Prompt.
Return the line containing "made, moved = build()", the line containing "from mathutils import Matrix, Vector", and every line between them, exactly as they stand. Output nothing else.
— Start of Raw data —
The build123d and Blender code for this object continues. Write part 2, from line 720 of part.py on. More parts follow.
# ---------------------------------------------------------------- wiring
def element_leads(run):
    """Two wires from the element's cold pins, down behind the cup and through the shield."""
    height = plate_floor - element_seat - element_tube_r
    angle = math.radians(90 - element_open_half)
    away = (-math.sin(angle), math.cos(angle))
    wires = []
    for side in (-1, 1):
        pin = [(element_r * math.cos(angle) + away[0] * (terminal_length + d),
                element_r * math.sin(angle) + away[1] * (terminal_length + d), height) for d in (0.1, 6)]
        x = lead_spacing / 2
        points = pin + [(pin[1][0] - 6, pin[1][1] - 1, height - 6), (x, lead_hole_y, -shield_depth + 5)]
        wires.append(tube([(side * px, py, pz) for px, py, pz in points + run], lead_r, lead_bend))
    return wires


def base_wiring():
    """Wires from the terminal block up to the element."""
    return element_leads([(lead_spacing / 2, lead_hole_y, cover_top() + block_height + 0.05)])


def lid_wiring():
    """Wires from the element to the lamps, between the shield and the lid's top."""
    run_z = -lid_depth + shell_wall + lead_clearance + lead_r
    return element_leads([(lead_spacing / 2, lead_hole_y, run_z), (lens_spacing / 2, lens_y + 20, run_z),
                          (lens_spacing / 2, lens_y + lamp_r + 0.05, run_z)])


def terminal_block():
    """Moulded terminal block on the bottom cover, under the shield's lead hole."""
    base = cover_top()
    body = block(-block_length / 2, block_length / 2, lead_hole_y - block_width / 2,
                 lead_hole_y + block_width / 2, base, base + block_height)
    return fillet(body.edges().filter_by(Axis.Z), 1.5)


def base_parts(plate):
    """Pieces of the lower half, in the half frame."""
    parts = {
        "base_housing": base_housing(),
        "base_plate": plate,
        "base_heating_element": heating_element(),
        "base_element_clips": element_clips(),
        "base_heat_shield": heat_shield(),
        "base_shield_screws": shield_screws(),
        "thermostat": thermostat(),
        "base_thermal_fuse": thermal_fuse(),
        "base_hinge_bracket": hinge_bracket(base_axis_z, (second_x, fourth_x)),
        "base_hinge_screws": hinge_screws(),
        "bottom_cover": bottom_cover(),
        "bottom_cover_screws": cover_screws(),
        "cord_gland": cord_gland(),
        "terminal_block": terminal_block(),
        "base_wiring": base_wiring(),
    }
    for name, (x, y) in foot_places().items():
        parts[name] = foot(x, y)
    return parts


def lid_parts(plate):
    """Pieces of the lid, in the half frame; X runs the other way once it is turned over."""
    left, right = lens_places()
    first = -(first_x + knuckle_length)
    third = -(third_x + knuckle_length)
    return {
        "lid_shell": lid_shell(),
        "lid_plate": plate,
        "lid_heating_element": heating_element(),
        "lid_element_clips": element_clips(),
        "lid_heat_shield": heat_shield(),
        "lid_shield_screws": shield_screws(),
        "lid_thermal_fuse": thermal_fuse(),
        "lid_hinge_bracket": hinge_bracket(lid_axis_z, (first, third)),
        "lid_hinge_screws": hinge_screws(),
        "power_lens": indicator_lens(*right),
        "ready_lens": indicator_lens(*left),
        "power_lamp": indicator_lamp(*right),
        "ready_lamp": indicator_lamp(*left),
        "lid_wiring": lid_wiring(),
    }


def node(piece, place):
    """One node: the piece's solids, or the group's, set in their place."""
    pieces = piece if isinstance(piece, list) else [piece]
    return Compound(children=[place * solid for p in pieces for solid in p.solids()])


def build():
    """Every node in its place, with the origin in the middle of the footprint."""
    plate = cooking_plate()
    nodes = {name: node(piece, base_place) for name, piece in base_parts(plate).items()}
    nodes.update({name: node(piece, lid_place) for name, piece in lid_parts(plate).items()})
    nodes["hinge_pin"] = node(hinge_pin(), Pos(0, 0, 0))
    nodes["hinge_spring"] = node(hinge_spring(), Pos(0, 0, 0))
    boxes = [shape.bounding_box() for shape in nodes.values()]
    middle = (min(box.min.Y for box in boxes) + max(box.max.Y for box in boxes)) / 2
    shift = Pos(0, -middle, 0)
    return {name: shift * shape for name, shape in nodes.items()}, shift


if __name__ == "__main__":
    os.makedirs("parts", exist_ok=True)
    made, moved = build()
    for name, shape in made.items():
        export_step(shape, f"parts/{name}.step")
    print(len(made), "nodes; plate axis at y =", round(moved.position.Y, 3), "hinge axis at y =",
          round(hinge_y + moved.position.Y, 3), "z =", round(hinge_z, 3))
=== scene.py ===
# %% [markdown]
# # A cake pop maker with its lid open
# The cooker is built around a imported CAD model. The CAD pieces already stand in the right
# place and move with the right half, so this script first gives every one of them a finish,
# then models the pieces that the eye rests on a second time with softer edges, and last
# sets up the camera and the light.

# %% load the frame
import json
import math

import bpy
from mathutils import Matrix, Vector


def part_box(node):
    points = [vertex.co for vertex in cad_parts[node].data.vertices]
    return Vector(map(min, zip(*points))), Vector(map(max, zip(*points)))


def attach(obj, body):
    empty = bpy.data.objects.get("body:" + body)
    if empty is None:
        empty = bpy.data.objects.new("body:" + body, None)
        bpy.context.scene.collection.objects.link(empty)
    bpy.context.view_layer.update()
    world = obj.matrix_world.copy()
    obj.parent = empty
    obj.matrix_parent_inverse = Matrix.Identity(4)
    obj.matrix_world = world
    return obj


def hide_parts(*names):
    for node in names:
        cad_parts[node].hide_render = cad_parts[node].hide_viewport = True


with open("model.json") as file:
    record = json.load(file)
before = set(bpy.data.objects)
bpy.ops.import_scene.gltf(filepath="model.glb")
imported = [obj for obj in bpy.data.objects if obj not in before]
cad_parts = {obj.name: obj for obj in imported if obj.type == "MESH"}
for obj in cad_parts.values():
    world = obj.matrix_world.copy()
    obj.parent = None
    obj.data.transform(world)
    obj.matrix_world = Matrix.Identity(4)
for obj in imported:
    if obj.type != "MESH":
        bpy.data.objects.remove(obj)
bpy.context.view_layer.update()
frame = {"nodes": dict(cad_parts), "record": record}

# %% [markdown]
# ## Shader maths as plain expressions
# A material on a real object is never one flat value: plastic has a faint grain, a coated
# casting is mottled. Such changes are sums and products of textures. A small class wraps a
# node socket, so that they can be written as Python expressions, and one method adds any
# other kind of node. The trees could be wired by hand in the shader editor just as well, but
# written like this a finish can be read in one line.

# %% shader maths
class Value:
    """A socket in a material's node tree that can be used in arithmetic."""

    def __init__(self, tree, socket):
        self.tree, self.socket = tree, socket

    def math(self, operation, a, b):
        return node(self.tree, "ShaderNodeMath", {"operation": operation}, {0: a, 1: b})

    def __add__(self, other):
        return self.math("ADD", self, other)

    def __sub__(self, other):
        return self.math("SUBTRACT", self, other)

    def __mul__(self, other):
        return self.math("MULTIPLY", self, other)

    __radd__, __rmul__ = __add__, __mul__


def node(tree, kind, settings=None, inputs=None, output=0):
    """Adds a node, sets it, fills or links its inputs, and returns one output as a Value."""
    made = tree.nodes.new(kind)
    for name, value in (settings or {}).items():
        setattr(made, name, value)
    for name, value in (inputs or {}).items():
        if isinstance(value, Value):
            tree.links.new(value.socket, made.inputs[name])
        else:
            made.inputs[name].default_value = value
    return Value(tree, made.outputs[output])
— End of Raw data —
Finished task.
    made, moved = build()
    for name, shape in made.items():
        export_step(shape, f"parts/{name}.step")
    print(len(made), "nodes; plate axis at y =", round(moved.position.Y, 3), "hinge axis at y =",
          round(hinge_y + moved.position.Y, 3), "z =", round(hinge_z, 3))
=== scene.py ===
# %% [markdown]
# # A cake pop maker with its lid open
# The cooker is built around a imported CAD model. The CAD pieces already stand in the right
# place and move with the right half, so this script first gives every one of them a finish,
# then models the pieces that the eye rests on a second time with softer edges, and last
# sets up the camera and the light.

# %% load the frame
import json
import math

import bpy
from mathutils import Matrix, Vector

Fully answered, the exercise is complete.